GIVEN PROBLEM »
Select the lines that contain "empty" and copy each of them.

* Begin *

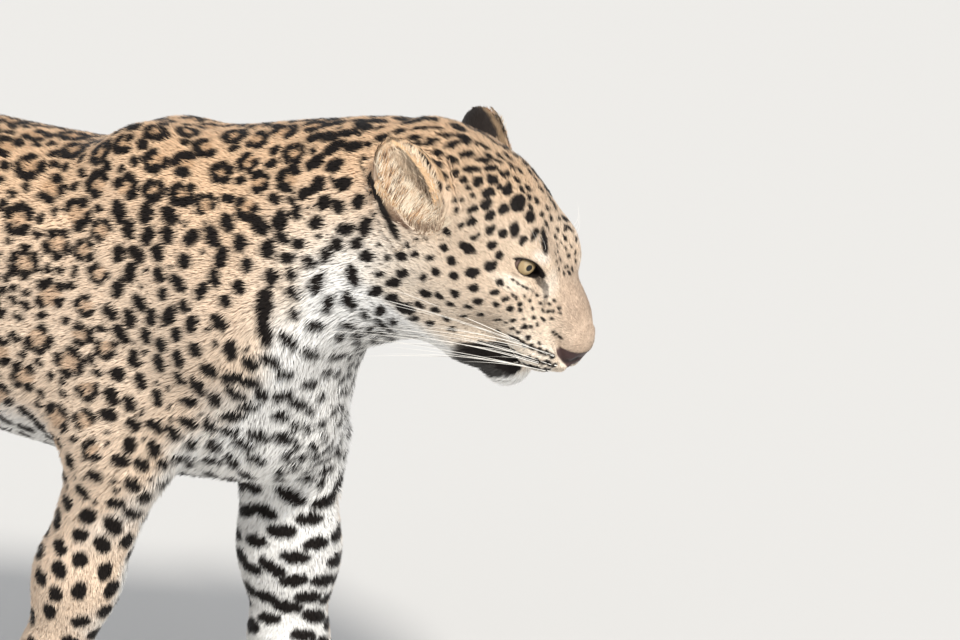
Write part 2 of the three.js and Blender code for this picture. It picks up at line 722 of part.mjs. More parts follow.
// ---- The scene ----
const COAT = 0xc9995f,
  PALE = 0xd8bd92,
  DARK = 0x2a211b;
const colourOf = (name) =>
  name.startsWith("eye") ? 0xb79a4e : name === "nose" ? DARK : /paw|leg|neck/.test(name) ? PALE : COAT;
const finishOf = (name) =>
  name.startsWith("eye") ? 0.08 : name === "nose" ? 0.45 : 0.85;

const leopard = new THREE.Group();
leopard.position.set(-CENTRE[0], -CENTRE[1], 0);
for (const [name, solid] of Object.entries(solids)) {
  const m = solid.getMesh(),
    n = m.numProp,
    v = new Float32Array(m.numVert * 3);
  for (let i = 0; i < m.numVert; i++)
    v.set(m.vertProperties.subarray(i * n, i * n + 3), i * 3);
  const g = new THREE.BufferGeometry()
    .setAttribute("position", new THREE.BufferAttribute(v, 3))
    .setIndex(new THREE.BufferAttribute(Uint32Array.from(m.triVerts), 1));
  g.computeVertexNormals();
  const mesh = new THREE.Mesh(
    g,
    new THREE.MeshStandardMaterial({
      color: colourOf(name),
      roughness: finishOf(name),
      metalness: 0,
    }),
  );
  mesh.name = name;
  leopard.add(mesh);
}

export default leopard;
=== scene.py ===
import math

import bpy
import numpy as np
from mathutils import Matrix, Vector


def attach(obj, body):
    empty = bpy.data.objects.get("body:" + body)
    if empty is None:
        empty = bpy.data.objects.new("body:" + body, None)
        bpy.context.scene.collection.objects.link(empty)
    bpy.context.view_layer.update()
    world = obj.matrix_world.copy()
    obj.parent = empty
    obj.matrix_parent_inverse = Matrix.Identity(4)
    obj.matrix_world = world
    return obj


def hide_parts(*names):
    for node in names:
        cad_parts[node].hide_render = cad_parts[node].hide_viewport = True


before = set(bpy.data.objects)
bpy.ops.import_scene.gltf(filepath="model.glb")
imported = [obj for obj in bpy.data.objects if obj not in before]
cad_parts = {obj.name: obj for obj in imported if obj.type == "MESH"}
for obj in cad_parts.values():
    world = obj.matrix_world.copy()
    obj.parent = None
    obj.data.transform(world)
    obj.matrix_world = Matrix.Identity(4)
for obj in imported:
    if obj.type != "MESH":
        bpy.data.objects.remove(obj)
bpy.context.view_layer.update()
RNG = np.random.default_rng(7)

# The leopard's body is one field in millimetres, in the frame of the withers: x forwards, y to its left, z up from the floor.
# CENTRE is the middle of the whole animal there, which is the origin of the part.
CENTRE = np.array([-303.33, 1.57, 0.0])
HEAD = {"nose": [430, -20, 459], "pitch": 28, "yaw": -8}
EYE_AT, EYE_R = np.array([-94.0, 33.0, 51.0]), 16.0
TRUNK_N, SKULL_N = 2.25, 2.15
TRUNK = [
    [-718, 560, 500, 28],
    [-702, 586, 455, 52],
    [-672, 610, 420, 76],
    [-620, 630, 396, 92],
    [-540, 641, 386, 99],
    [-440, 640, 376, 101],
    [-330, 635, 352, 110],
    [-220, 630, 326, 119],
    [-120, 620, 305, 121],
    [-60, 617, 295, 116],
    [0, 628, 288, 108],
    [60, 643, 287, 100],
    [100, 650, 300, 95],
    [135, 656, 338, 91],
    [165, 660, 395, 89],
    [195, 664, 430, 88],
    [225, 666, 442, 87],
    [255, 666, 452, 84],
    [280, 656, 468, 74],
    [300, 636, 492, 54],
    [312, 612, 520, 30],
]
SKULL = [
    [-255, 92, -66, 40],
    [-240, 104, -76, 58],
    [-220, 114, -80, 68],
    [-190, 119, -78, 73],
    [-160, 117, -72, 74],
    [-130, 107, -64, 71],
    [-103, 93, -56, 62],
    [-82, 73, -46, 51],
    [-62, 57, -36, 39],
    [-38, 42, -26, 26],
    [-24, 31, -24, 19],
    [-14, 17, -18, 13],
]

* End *

RESULT OF THIS EXERCISE »
    empty = bpy.data.objects.get("body:" + body)
    if empty is None:
        empty = bpy.data.objects.new("body:" + body, None)
        bpy.context.scene.collection.objects.link(empty)
    obj.parent = empty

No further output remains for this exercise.